FTR, the name of the city is “Coral Springs”, not “Cold Springs”. Although the newscasters, and most locals, slur that into “Corl Springs”, so it’s easy to mis-hear.
I found this analysis. It’s about 3 minutes of good info packed into 14 minutes of narration. But the short version is the airplane was new to them, had been extensively overhauled ending just a week prior, and they were flying normally and complying with ATC vectors when they began a mild uncleared descent then pretty well fell out of the sky from their current ATC-cleared altitude of 4000 feet MSL = AGL. Those vectors did point the airplane generally towards another airport, but there’s no evidence either ATC or the pilot was thinking about an emergency landing; that’s just how the traffic flows work out in a metro area with lots of large and small airports.
Here’s a minor complaint about the vid that I see in many of these kinds of armchair analysts. They get their recordings of radio transmissions from hobbyists who maintain scanners near the airport. Very often ATC’s radios are loud and clear from the location of the scanner’s antenna. And very often the aircraft transmissions are not. Long distance, low sight angle, lower power aircraft radios, noisy cockpits, etc. That much is physics and completely understandable and expectable.
The commentators then assume that since the airplane’s transmissions were poor to unreadable to the scanner, they were also unreadable to ATC, and that that unreadability is a specific sign of some problem on the aircraft. Mostly nope. That’s a sign of a scanner with an inadequate antenna and/or inadequate receiver sensitivity. Since any given commentator doesn’t control the scanner, there’s nothing they can do to remedy that. But they ought to include that limitation in their thinking and explanation.

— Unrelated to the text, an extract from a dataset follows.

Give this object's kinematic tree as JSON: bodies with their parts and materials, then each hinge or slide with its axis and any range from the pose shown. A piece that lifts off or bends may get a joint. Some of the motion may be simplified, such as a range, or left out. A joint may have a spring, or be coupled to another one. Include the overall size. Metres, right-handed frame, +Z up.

Draining a pond can be very different than draining a basement.
1 Significantly larger volume of water
2. May be fed from some source, if so, one would need to dam the source otherwise water may be refilling it as quickly as it’s being pumped out. One can’t just put a sheet of plywood across the fill creek & call it done; either it’ll go around your dam or it’ll backup, creating upstream flooding. If it’s a pond with inflow & outflow, you’d need to create a small channel for the water to continue flowing thru while draining adjacent areas of the pond. There are (marine dredging?) companies that do this but I wouldn’t even have a clue who to call to get someone to come out, much less on an emergency basis. Would they even come out without some upfront payment or at least reasonable assurances of being paid (there should have been insurance on the plane but was there an active policy?)

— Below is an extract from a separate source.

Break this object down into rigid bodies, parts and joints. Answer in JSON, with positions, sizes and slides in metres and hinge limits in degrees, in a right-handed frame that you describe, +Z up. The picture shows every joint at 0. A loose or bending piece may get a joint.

Ultimately, the bills should be paid by the plane owner’s insurance. Assuming he was married, his wife is now mourning the loss of her husband & child & planning two funerals; her highest priority is not trying to figure out insurance details on he may have owned & used but she wasn’t necessarily a part of. If he was not married, you’d need to figure out next of kin & who is administering the estate before anything can be done.
I have no clue how FL handles paying outside parties for emergency response.
That really is very similar to AA191 and both accidents were caused by failed pylons that had developed cracks. But AA191 was caused by using a non-standard shortcut when servicing the engines, where the engine and pylon were removed as a single unit to save time and money. The non-standard maintenance shortcut had been adopted by AAL, Continental, and UAL.
IIRC the pylon was damaged by a forklift and an aggravating factor was a shift change at just the wrong time, the forklift damage creating a crack in the pylon that worsened over time. To prevent damage to the pylon, the forklift had to be positioned very accurately, and furthermore, the shift change caused a delay that allowed the forklift support to sink slightly due to loss of hydraulic pressure.
The proximate cause of the cracks in this situation was different. The report says it was a combination of fatigue cracks and failure due to overstress.